昨今はDtoC(ダイレクト・トゥ・コンシューマー)が流行っていますが、これはコンシューマーに直接販売するブランドを作る行為で、ここですごく儲けるというより、新しいビジネスモデルがうまくいくかの実験として着手する企業が多いです。
たとえば、実験的にユーザーイノベーションを入れてみましょうとか、パーパスドリブンな新しい事業を作りましょうとか。
試してみて成功すれば、少しずつそちらにリソースをシフトしていく、というのが現実的には有効だと思います。

BXで「次世代のビジネスを盤石にする」

Q. BXを導入することで得られる成果は?
一言で言えば、「次世代のビジネスを盤石にする」ということに尽きます。
今は、ほとんどの企業が「直近の既存事業がもう数年で立ち行かなくなる」と答えています。
たとえば広告産業では、広告というモデルそのものが効かなくなっています。
聞くと、7割方の企業が「既存事業は難しい」と言っています。
とはいえ、何かしなければいけない。
ですから、私たちは「ビジネスのOSの変更」と呼んでいますが、OSを変えるぐらいの変更がないと、トランスフォーメーションは難しい。
そうすると、結局は自社のブランドをどれだけトランスフォーメーションできるか、ということになるわけです。

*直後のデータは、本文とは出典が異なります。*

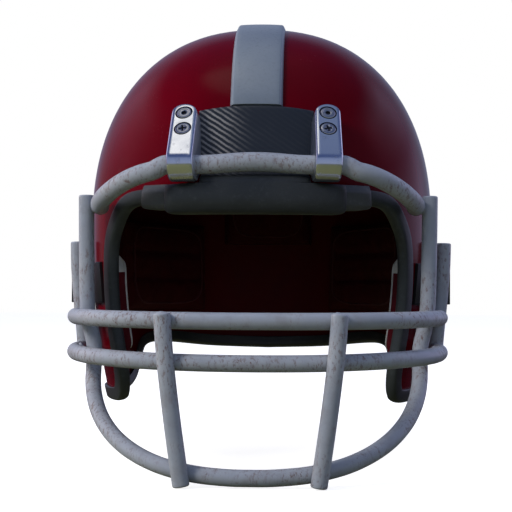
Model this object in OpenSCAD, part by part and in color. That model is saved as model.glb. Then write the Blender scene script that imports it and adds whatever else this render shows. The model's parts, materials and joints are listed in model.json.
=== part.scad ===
// Football helmet: a moulded shell with edge trim, centre stripe, brow bumper and padding,
// and a round-bar face guard that swings forward on two brow brackets.
// Millimetres, +Z up, the face looks along -Y, z = 0 at the lowest bar of the guard.

/* [Shell] */
// Width of the shell, outside
shell_w = 239; // [225:1:250]
// From the widest plane of the shell to its front
shell_front = 140; // [132:1:146]
// From the widest plane of the shell to its back
shell_back = 152; // [144:1:162]
// Height of the crown above the widest level
shell_rise = 140; // [130:1:150]
// Depth of the form that carries the wall below the widest level
shell_drop = 259; // [235:1:290]
// Height of the widest level above the ground
shell_level = 158.5; // [154:0.5:163]
// Thickness of the shell wall
wall = 4; // [3:0.25:5]
// Squareness of the shell in plan, 2 is an ellipse
plan_power = 2.3; // [2.2:0.05:2.4]
// Fullness of the crown, 2 is an ellipse
crown_power = 2.28; // [2.15:0.01:2.4]
// Diameter of the ear holes
ear_hole_d = 30; // [24:1:34]

/* [Openings of the shell] */
// Height of the brow edge
brow_z = 170; // [167:0.5:172]
// Azimuth of the cheek edges, from straight ahead
cheek_a = 46.4; // [44:0.2:49]
// Height of the lowest edge of the shell
skirt_z = 42; // [38:1:48]
// Height of the edge at the nape
nape_z = 70.5; // [66:0.5:76]

/* [Edge trim and stripe] */
// Length of the trim's lips over the shell
trim_lap = 7.5; // [6:0.25:8.5]
// Thickness of the trim's lips
trim_t = 1.6; // [1.2:0.1:2]
// Free fit between the shell and what lies on it
seat_gap = 0.3; // [0.25:0.05:0.4]
// Width of the centre stripe
stripe_w = 33; // [24:1:38]
// Height of the stripe above the shell
stripe_h = 3.6; // [2:0.2:4.4]

/* [Brow bumper] */
// Width of the rubber roll under the brow bar
roll_w = 105; // [98:1:112]
// Depth of the roll in front of the shell
roll_t = 13; // [11:0.5:14]
// Depth of the roll below the brow edge
roll_drop = 10; // [8:0.5:13]
// Width of the woven panel between the brackets
panel_w = 62; // [56:1:62]
// Top of the woven panel
panel_top = 228; // [221:1:229]
// Thickness of the woven panel
panel_t = 2.4; // [1.6:0.2:3]
// Width of the sleeve round the brow edge
sleeve_w = 141; // [130:1:150]

/* [Face guard] */
// Diameter of the guard's bars
bar_d = 10; // [9.2:0.2:10.4]
// Diameter of the brow bar
brow_bar_d = 11.8; // [11:0.2:12.4]
// Depth of the welds where two bars cross
weld = 1.8; // [1.4:0.1:2.2]
// Height of the brow bar
brow_bar_z = 190; // [188:0.5:192]
// From the shell's front to the middle of the brow bar
brow_bar_out = 9; // [8:0.5:14]
// Half width between the bends of the brow bar
brow_bend_x = 57; // [56:0.5:60]
// How far the jaw bar's tops stand inside the sides of the cross bars
jaw_tuck = 8.8; // [8:0.1:10]
// Height of the jaw bar's cut tops
jaw_top_z = 175; // [170:1:180]
// From the shell's front back to the jaw bar's sides
jaw_side_back = 40; // [37:0.5:42]
// From the shell's front to the middle of the jaw bar
jaw_out = 49.5; // [44:0.5:52]
// Height of the middle of the jaw bar
jaw_z = 5.7; // [5.4:0.1:8]
// From the shell's side to the cross bars' ends, level with the side clips
cross_side_out = 6.5; // [6:0.25:8]
// From the shell's front to the middle of the cross bars
cross_out = 50; // [46:0.5:54]
// Height of the upper cross bar
upper_z = 95.5; // [92:0.5:98]
// Height of the lower cross bar
lower_z = 71.2; // [68:0.2:75]
// Half distance of the uprights at their top
upright_top_x = 51; // [46:0.5:56]
// Half distance of the uprights at their bottom
upright_foot_x = 39.2; // [34:0.5:44]
// Height of the rear posts' tops
post_top_z = 147; // [140:1:152]
// From the shell's widest plane forward to the rear posts
post_y = 50; // [46:0.5:54]

/* [Brackets and clips] */
// Half distance of the brow brackets
bracket_x = 43.5; // [42.5:0.5:46]
// Width of a brow bracket
bracket_w = 16.5; // [14:0.5:18]
// Angle that a bracket turns outwards
bracket_turn = 10; // [8:0.5:14]
// Outer radius of a bracket's loop
loop_r = 10.5; // [10.5:0.1:11]
// Free fit of the brow bar in the loops, on the radius
hinge_gap = 0.2; // [0.15:0.05:0.3]
// Angle that a bracket's face leans back
face_tilt = 38; // [34:1:40]
// Height of the brackets' upper rivets
rivet_z = 224; // [222:0.5:226]
// Height of the brackets' screws
screw_z = 213.8; // [211:0.2:214]
// Diameter of the screw and rivet heads
head_d = 10.6; // [9:0.2:11]
// Height of the side clips' middle
clip_z = 119; // [116:0.5:122]
// Height of a side clip from top to bottom
clip_h = 27; // [22:1:29]
// Thickness of a side clip's plate
clip_t = 4; // [3:0.25:4.5]

/* [Chin strap studs] */
// Diameter of a stud's cap
stud_d = 12; // [10:0.5:14]
// Height of a stud above the shell
stud_h = 6; // [5:0.5:7]

/* [Hidden] */

left = -1;
right = 1;
half_w = shell_w / 2;
bar_r = bar_d / 2;
brow_bar_r = brow_bar_d / 2;
// The guard's reach, measured forward from the shell's widest plane, and its half widths
brow_bar_reach = shell_front + brow_bar_out;
jaw_side_y = shell_front - jaw_side_back;
jaw_reach = shell_front + jaw_out;
cross_reach = shell_front + cross_out;
cross_x = side_at(-post_y, clip_z) + cross_side_out;
jaw_top_x = cross_x - jaw_tuck;
// Plan of the cross bars: how far forward of the shell's widest plane they run at x
cross_power = 2.8;
function cross_at(x) =
    post_y + (cross_reach - post_y) * pow(1 - power(x / cross_x, cross_power), 1 / cross_power);
// Half distance of the uprights at the height z
upright_top_z = upper_z + bar_r - 0.5;
upright_curve = 1.3;
function upright_x(z) =
    upright_top_x - (upright_top_x - upright_foot_x) * pow(1 - z / upright_top_z, upright_curve);
// The uprights stand in front of the cross bars and reach furthest forward
upright_out = bar_d - weld;
guard_front = cross_at(upright_x(lower_z)) + upright_out + bar_r;
// The widest plane of the shell, placed so that the whole helmet lies even about y = 0
centre_y = (guard_front - shell_back - stripe_h) / 2;
centre = [0, centre_y, shell_level];

// The form of the shell
function power(v, p) = pow(abs(v), p);
function depth_at(y) = y < 0 ? shell_front : shell_back;
function drop_at(z) = z < 0 ? shell_drop : shell_rise;
function power_at(z) = z < 0 ? 2 : crown_power;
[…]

また、生活者の側から見たときに、今あるブランドのすべてが魅力的かというと、必ずしもそうではありません。
だからBXを進めて、もっと生活者にとって魅力的なブランドを増やすことが生活者側から見ると素敵なことですし、ひいては社会をもっと良くすることにつながるのではないでしょうか。
BXを導入するということは、もちろん企業が生き残るためでもありますが、社会そのものをより豊かにするためでもある、と思います。
Q. スタートアップ企業など、小さな規模の会社でもBXの概念は取り入れられますか?
むしろ、小さな企業のほうが取り入れやすいと思います。
今のスタートアップは、思いの強さが仲間や資金を集め、ブランドを作ります。
もちろん、お金儲けのためにスタートアップをやるという人もいますが、少なくなっている印象です。
最初からこのBXのモデルを考えて、ではパーパスは何か……と共創型で巻き込みながら事業を作るのは、むしろスタートアップのほうがやりやすいかもしれません。
Q. では最後に、今後の活動について教えてください。
これまで、ずっとブランドに仕事として携わってきましたが、その中で思うのは、ブランドが古い概念で止まっている人が多い、ということです。
それがダメというわけではないのですが、世の中を良くするためという意味では、ちょっと弱いなと思っていて。
ですから、ブランド自体の概念を拡張できるような活動のお手伝いをしていきたいなと思っています。
本当の意味での良いブランドを作る企業がどんどん出てくればいいなと思っていますので、そうした活動を推進していきたいと思います。

※掲載の記事は2023年6月時点の内容です。
掲載内容が変更となっている場合がございますので、ご了承ください。